Exercise » Write out, exactly as given, every line from the one holding "Reconstruct the object" to the one holding "all clear plastic.", including both.

Entries shown »
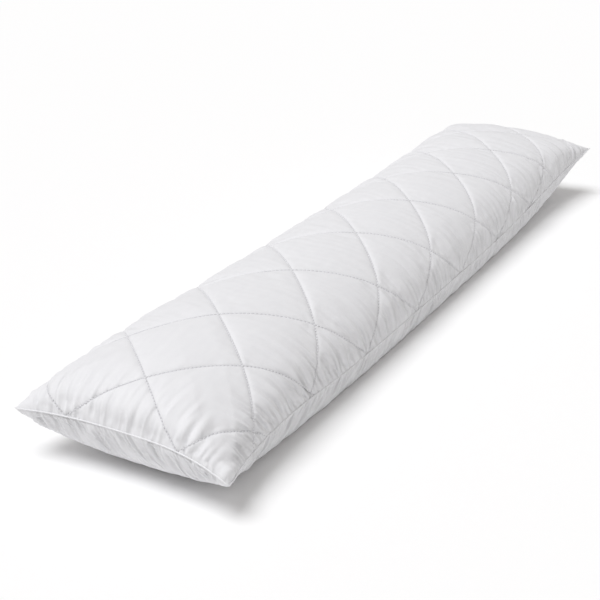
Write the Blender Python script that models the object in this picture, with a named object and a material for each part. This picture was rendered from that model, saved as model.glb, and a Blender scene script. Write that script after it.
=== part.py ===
"""Body pillow, filled and lying flat, with a diamond-quilted top and a corded edge.

Metres, +Z up. The long way of the pillow runs along Y and it rests on Z = 0.
The origin is the middle of the underside. The cloth is worked out in fabric
coordinates: U runs across the top panel from the left seam (0) to the right seam
(1), and V runs along it, in metres, from the near end seam.
"""

import bmesh
import bpy
import numpy as np

# Overall size, corner to corner, and the height of the side seam at mid-length.
CORNER_WIDTH = 0.330
CORNER_LENGTH = 1.434
SEAM_HEIGHT = 0.042

# How far the seams are drawn in between the corners, and how sharply.
SIDE_DRAWN_IN = 0.027
NEAR_END_DRAWN_IN = 0.010
FAR_END_DRAWN_IN = 0.023
SIDE_DRAW_POWER = 9.0
END_DRAW_POWER = 2.5
CORNER_ROUND = 0.004
CORNER_ROUND_POWER = 18.0

# Filling: crown above the seam, belly below it, and the length of each rounded end.
CROWN = 0.114
BELLY = 0.083
END_LENGTH = 0.276
ROUND_POWER = 1.81
SHOULDER_POWER = 2.74
CORNER_SLOPE = 0.5
NEAR_END_BELLY = 0.18
NEAR_END_BELLY_POWER = 8.0

# Rise of the seam, over its height at mid-length, at each corner and each end.
NEAR_LEFT_RISE = 0.030
NEAR_RIGHT_RISE = 0.012
FAR_RIGHT_RISE = 0.054
FAR_LEFT_RISE = 0.043
NEAR_END_RISE = 0.038
FAR_END_RISE = 0.026
SIDE_RISE_POWER = 2.9
CORNER_RISE_POWER = 3.0
END_RISE_POWER = 6.0

# The right seam also swells up a little, a quarter of the way along.
RIGHT_SWELL = 0.0085
RIGHT_SWELL_PLACE = -0.74
RIGHT_SWELL_REACH = 0.19

# Quilting: diamonds whose points stand COLUMN_STEP apart across (as a share of the
# panel) and ROW_STEP apart along it. The pattern is cut a little askew.
COLUMN_STEP = 0.236
ROW_STEP = 0.0898
CENTRE_COLUMN_NEAR = 0.487
CENTRE_COLUMN_FAR = 0.680
FIRST_LINE = -5
LAST_LINE = 21
# By column: how far each crossing was marked off its regular place, as row, mm
# across and mm along the panel. Between crossings the stray is spread smoothly.
STRAYS = {
    -1: (
        (0, -5.1, 0.0), (2, 6.8, -14.5), (4, -4.7, -9.0), (6, -7.0, 5.4),
        (8, -6.5, 15.6), (10, -5.8, 21.7), (12, -8.9, 14.1), (14, -7.0, -3.4),
    ),
    0: (
        (1, 7.3, -9.1), (3, 1.3, -15.6), (5, -2.2, -4.4), (7, -1.1, 5.3),
        (9, -2.1, 12.4), (11, -5.0, 13.6), (13, -6.1, 2.3), (15, -6.7, -13.6),
    ),
    1: (
        (0, 14.1, -0.1), (2, -0.3, -2.5), (4, 3.7, -10.1), (6, 3.9, -2.0),
        (8, 1.9, 6.4), (10, 0.5, 11.5), (12, -7.4, 9.1), (14, -2.7, -5.7),
    ),
    2: (
        (1, -9.7, 17.0), (3, -4.4, -5.8), (5, -6.5, -7.9), (7, -15.6, -0.8),
        (9, -24.4, 6.2), (11, -34.4, 11.4), (13, -44.8, 8.1),
    ),
}
STRAY_COLUMNS = (-1.5, 2.5)
STRAY_ROWS = (-0.5, 16.0)
MM = 0.001
PUFF = 0.009
PUFF_POWER = 0.55
CHANNEL_SHARE = 0.15
PUFF_FADE = 0.10

# Where the mesh is cut between one sewn line (0) and the next (2), the cuts that the
# plain underside leaves out, and the closest that two cuts may meet the seam.
TOP_LINES = (0.0, 0.12, 0.35, 0.65, 1.0, 1.35, 1.65, 1.88)
FINE_LINES = (0.12, 1.88)
SEAM_MERGE = 0.004
EDGE_SNAP = 1e-5
NORMAL_STEP = 0.002
FLAT_ANGLE = 0.0005

# Corded edge.
CORD_RADIUS = 0.0012
CORD_GAP = 0.0004
CORD_STEP = 0.020
CORD_CORNER_STEP = 0.005
CORD_CORNER_REACH = 0.045

WHITE_CLOTH = (0.86, 0.86, 0.85, 1.0)
CORD_CLOTH = (0.90, 0.90, 0.89, 1.0)
TABLE_STEPS = 241


def seam_blend(share, power):
    """1 on the seam, falling to 0 towards the middle."""
    return np.abs(share) ** power


def outline(u, t):
    """Plan of the seams. u and t run from -1 to 1 across and along the pillow."""
    half_width = CORNER_WIDTH / 2 - SIDE_DRAWN_IN * (1 - seam_blend(t, SIDE_DRAW_POWER))
    end_drawn_in = np.where(t < 0, NEAR_END_DRAWN_IN, FAR_END_DRAWN_IN)
    half_length = CORNER_LENGTH / 2 - end_drawn_in * (1 - seam_blend(u, END_DRAW_POWER))
    corner = seam_blend(u * t, CORNER_ROUND_POWER)
    x = u * half_width - np.sign(u) * CORNER_ROUND * corner
    y = t * half_length - np.sign(t) * CORNER_ROUND * corner
    return x, y


def seam_rise(u, t):
    """Height of the mid-plane over the side seam's height at mid-length."""
    near = np.where(u < 0, NEAR_LEFT_RISE, NEAR_RIGHT_RISE)
    far = np.where(u < 0, FAR_LEFT_RISE, FAR_RIGHT_RISE)
    corner_rise = np.where(t < 0, near, far)
    end_rise = np.where(t < 0, NEAR_END_RISE, FAR_END_RISE)
    at_side = seam_blend(u, CORNER_RISE_POWER)
    swell = np.exp(-(((t - RIGHT_SWELL_PLACE) / RIGHT_SWELL_REACH) ** 2))
    along_side = corner_rise * seam_blend(t, SIDE_RISE_POWER) * at_side
    along_side = along_side + np.where(u > 0, RIGHT_SWELL, 0) * swell * at_side
    return along_side + end_rise * seam_blend(t, END_RISE_POWER) * (1 - at_side)


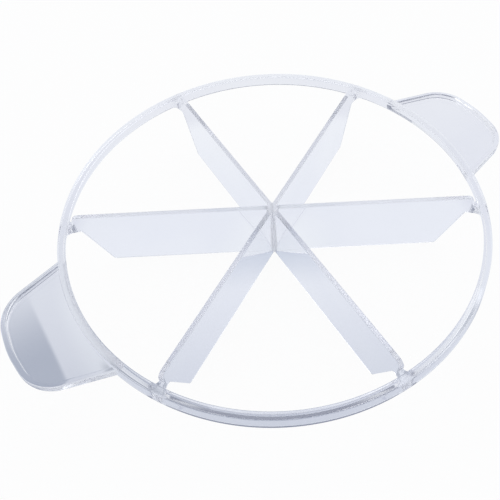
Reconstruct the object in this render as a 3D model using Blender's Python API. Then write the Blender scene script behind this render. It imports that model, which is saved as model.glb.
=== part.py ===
"""Pie slice cutter for a 9 inch pie: six tapered blades inside a hoop, with two handles, all clear plastic.

The real cutter is one moulding. It is modelled here by its members: the hub where the blades
meet, the blades, the hoop, and each handle's plate and raised border. +Z is up, +X runs through
the handles, and the origin is on the axis at the level of the blades' cutting edges.
"""

import math

import bmesh
import bpy
from mathutils import Vector

for leftover in list(bpy.data.objects):
    bpy.data.objects.remove(leftover, do_unlink=True)

# Driving sizes, in metres.
GAP = 0.0003  # parting line between neighbouring members

SLICES = 6
SEAT_HEIGHT = 0.0282  # cutting edges to the underside of the hoop, which rests on the pan's rim

RIM_RADIUS = 0.1200  # outer radius of the hoop at its top
RIM_HEIGHT = 0.0079
RIM_TOP_WIDTH = 0.0047
RIM_FOOT_WIDTH = 0.0029
RIM_LEAN = 0.0008  # how far the outer wall leans out from its top to its foot
RIM_ROUND = 0.0006

BLADE_RISE = 0.0047  # blades' top edges above the hoop's top
BLADE_TOP_THICKNESS = 0.0028
BLADE_EDGE_THICKNESS = 0.0012
BLADE_TOP_ROUND = 0.0005
BLADE_EDGE_ROUND = 0.0003

NECK_LENGTH = 0.0085  # level underside of a blade's neck, which clears the pan's wall
FOOT_SLOPE_RUN = 0.0122  # how far the sloping end of a blade reaches in below its neck
FOOT_ROUND = 0.0020
THROAT_ROUND = 0.0015
SHOULDER_ROUND = 0.0040  # roll of a blade's top edge down to its notch
NOTCH_WIDTH = 0.0030  # from a blade's shoulder to the hoop
NOTCH_DEPTH = 0.0018  # below the hoop's top
NOTCH_ROUND = 0.0005
NECK_TOP_FILLET = 0.0012
NECK_SIDE_FILLET = 0.0045

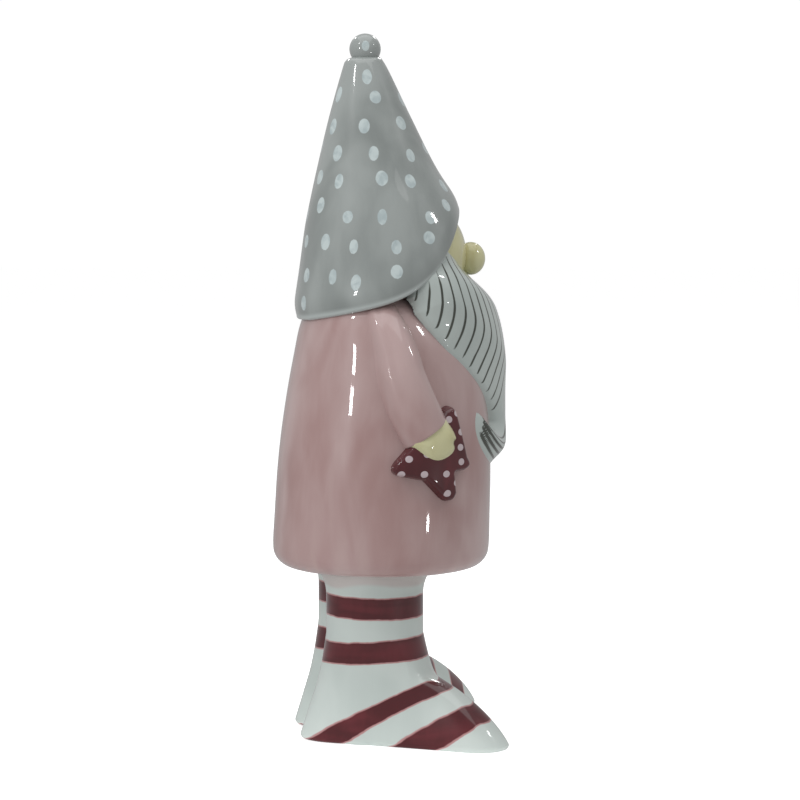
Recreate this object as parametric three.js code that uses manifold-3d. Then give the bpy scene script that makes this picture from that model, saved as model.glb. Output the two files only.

Task result »
Reconstruct the object in this render as a 3D model using Blender's Python API. Then write the Blender scene script behind this render. It imports that model, which is saved as model.glb.
=== part.py ===
"""Pie slice cutter for a 9 inch pie: six tapered blades inside a hoop, with two handles, all clear plastic.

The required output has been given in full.